Graduation Year

2018

Document Type

Dissertation

Degree

Ph.D.

Degree Name

Doctor of Philosophy (Ph.D.)

Degree Granting Department

Communication

Major Professor

Rachel Dubrofsky, Ph.D.

Committee Member

Ambar Basu, Ph.D.

Committee Member

David A. Payne, Ph.D.

Committee Member

Amy Rust, Ph.D.

Keywords

gender, media, neoliberalism, race, walking dead

Abstract

Concentrating on six representative media sites, 28 Days Later (2002), Dawn of the Dead (2004), Land of the Dead (2005), Children of Men (2007), Snowpiercer (2013), and one television series The Walking Dead (2010-present), this dissertation examines the strain of post-millennial apocalyptic media emphasizing a neo-liberal form of collaboration as the path to survival.

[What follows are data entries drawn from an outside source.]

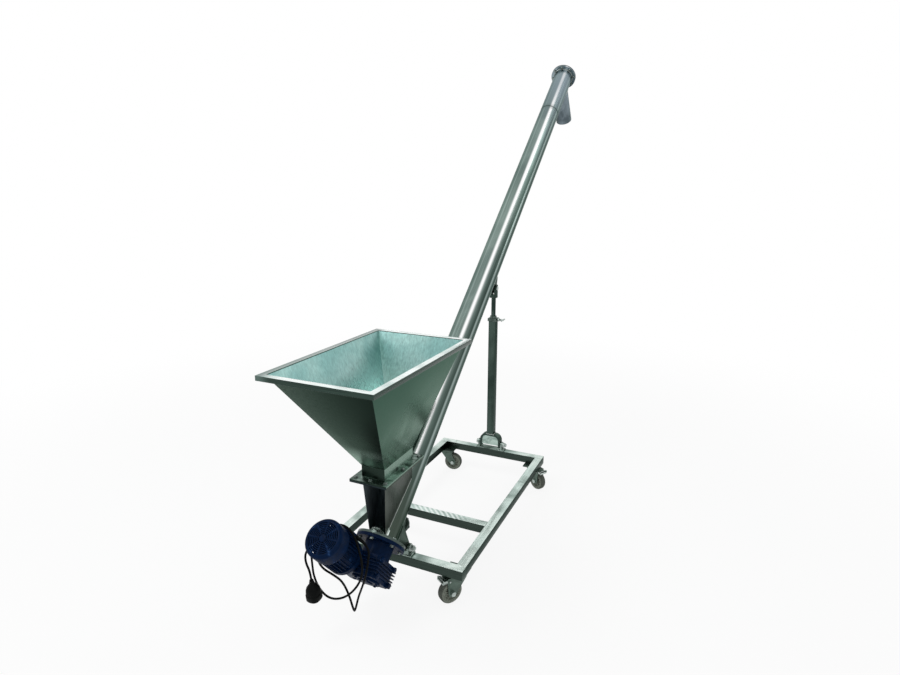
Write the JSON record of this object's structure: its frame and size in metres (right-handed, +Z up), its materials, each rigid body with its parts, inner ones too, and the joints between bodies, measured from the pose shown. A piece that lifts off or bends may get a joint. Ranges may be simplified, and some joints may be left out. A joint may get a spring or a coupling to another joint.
{
  "type": "powder conveyor",
  "caption": "Inclined screw conveyor for powder: square hopper over the low end of a long tube, geared motor beneath, side post and wheeled square-tube frame.",
  "frame": {"origin": "on the floor under the middle of the machine's overall box", "axes": "+X to the right seen from the hopper end, +Y from the hopper towards the discharge spout, +Z up"},
  "size_m": [0.6986, 2.9794, 2.4456],
  "materials": {
    "stainless": "brushed stainless sheet and tube",
    "bare_steel": "turned and plated steel",
    "dark_cover": "dark satin plate",
    "zinc_steel": "zinc plated pressing",
    "blue_paint": "satin dark blue enamel",
    "wheel_core": "moulded grey",
    "tread": "dark grey tread",
    "bronze": "machined bronze",
    "black_plastic": "moulded black",
    "cord_rubber": "matt black sheath"
  },
  "bodies": {
    "frame": {"front_rail": "stainless", "rear_rail": "stainless", "left_rail": "stainless", "right_rail": "stainless", "middle_rail": "stainless", "caster_plates": "zinc_steel", "pivot_brackets": "stainless", "pivot_pins": "bare_steel"},
    "conveyor": {"casing_tube": "stainless", "end_plate": "stainless", "top_cover": "dark_cover", "discharge_spout": "stainless", "cleanout_port": "stainless", "cleanout_cover": "dark_cover", "front_saddle": "stainless", "tube_lug": "stainless", "inlet_box": "stainless", "hopper_neck": "stainless", "hopper_shell": "stainless", "hopper_rim": "stainless", "flange_bolts": "bare_steel", "gearbox_housing": "blue_paint", "gearbox_cover": "blue_paint", "motor_flange": "blue_paint", "motor_body": "blue_paint", "fan_cover": "blue_paint", "terminal_box": "blue_paint", "cable_gland": "black_plastic", "power_cord": "cord_rubber", "power_plug": "black_plastic"},
    "post": {"post_bow": "stainless", "post_tube": "stainless", "post_collar": "stainless"},
    "clamp": {"clamp_screw": "bare_steel"},
    "rod": {"post_rod": "bare_steel", "rod_pin": "bare_steel"},
    "screw": {"screw_shaft": "stainless", "screw_flights": "stainless", "worm_wheel": "bronze"},
    "rotor": {"worm_shaft": "bare_steel", "motor_rotor": "bare_steel", "cooling_fan": "black_plastic"},
    "swivel_front_left": {"fork_front_left": "zinc_steel", "axle_front_left": "bare_steel"},
    "wheel_front_left": {"hub_front_left": "wheel_core", "tyre_front_left": "tread"},
    "swivel_front_right": {"fork_front_right": "zinc_steel", "axle_front_right": "bare_steel"},
    "wheel_front_right": {"hub_front_right": "wheel_core", "tyre_front_right": "tread"},
    "brake_front_right": {"brake_front_right": "zinc_steel"},
    "swivel_rear_left": {"fork_rear_left": "zinc_steel", "axle_rear_left": "bare_steel"},
    "wheel_rear_left": {"hub_rear_left": "wheel_core", "tyre_rear_left": "tread"},
    "swivel_rear_right": {"fork_rear_right": "zinc_steel", "axle_rear_right": "bare_steel"},
    "wheel_rear_right": {"hub_rear_right": "wheel_core", "tyre_rear_right": "tread"},
    "brake_rear_right": {"brake_rear_right": "zinc_steel"}
  },
  "joints": [
    {"name": "conveyor_tilt", "type": "hinge", "parent": "frame", "child": "conveyor", "pos_m": [0, -1.00772, 0.202], "axis": [1, 0, 0], "range_deg": [-4, 4]},
    {"name": "post_swing", "type": "hinge", "parent": "frame", "child": "post", "pos_m": [0, 0.10228, 0.202], "axis": [1, 0, 0], "range_deg": [-4.5, 4.5]},
    {"name": "rod_slide", "type": "slide", "parent": "post", "child": "rod", "axis": [0, 0, 1], "range_m": [-0.08, 0.08]},
    {"name": "clamp_turn", "type": "hinge", "parent": "post", "child": "clamp", "pos_m": [0, 0.10228, 0.933], "axis": [1, 0, 0], "range_deg": [-180, 180]},
    {"name": "screw_spin", "type": "hinge", "parent": "conveyor", "child": "screw", "pos_m": [0, -1.11772, 0.275], "axis": [0, 0.766, 0.6428], "continuous": true},
    {"name": "motor_spin", "type": "hinge", "parent": "conveyor", "child": "rotor", "pos_m": [-0.072, -1.19969, 0.20622], "axis": [0, -0.6428, 0.766], "continuous": true},
    {"name": "swivel_front_left", "type": "hinge", "parent": "frame", "child": "swivel_front_left", "pos_m": [-0.265, -0.96972, 0.13], "axis": [0, 0, 1], "continuous": true},
    {"name": "wheel_front_left", "type": "hinge", "parent": "swivel_front_left", "child": "wheel_front_left", "pos_m": [-0.301, -0.96972, 0.05], "axis": [0, -1, 0], "continuous": true},
    {"name": "swivel_front_right", "type": "hinge", "parent": "frame", "child": "swivel_front_right", "pos_m": [0.265, -0.96972, 0.13], "axis": [0, 0, 1], "continuous": true},
    {"name": "wheel_front_right", "type": "hinge", "parent": "swivel_front_right", "child": "wheel_front_right", "pos_m": [0.24487, -0.99957, 0.05], "axis": [0.829, -0.5592, 0], "continuous": true},
    {"name": "brake_front_right", "type": "hinge", "parent": "swivel_front_right", "child": "brake_front_right", "pos_m": [0.23816, -1.00951, 0.106], "axis": [0.829, -0.5592, 0], "range_deg": [0, 12]},
    {"name": "swivel_rear_left", "type": "hinge", "parent": "frame", "child": "swivel_rear_left", "pos_m": [-0.265, 0.07928, 0.13], "axis": [0, 0, 1], "continuous": true},
    {"name": "wheel_rear_left", "type": "hinge", "parent": "swivel_rear_left", "child": "wheel_rear_left", "pos_m": [-0.22935, 0.08429, 0.05], "axis": [-0.1392, 0.9903, 0], "continuous": true},
    {"name": "swivel_rear_right", "type": "hinge", "parent": "frame", "child": "swivel_rear_right", "pos_m": [0.265, 0.07928, 0.13], "axis": [0, 0, 1], "continuous": true},
    {"name": "wheel_rear_right", "type": "hinge", "parent": "swivel_rear_right", "child": "wheel_rear_right", "pos_m": [0.29618, 0.06128, 0.05], "axis": [0.5, 0.866, 0], "continuous": true},
    {"name": "brake_rear_right", "type": "hinge", "parent": "swivel_rear_right", "child": "brake_rear_right", "pos_m": [0.30657, 0.05528, 0.106], "axis": [0.5, 0.866, 0], "range_deg": [0, 12]}
  ],
  "couplings": [
    {"joint": "post_swing", "follows": "conveyor_tilt", "ratio": 1},
    {"joint": "rod_slide", "follows": "conveyor_tilt", "m_per_rad": 1.11},
    {"joint": "motor_spin", "follows": "screw_spin", "ratio": 30}
  ]
}
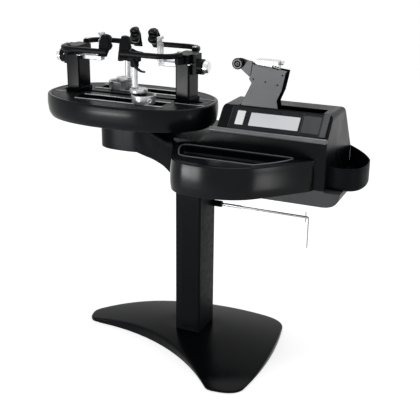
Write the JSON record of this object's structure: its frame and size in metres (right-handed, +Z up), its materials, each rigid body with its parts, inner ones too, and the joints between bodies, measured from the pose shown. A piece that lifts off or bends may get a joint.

Unlike traditional collaboration, the neo-liberal construction centers on the individual’s responsibility in maintaining harmony through intra-group homogeny. Through close textual analysis, critical race theory, and feminist media studies, this project seeks to understand how post-racial and post-feminist representational strategies elide inequality and ignore tensions surrounding racial or gender differences to create harmony-through-homogeny in popular apocalyptic film and television.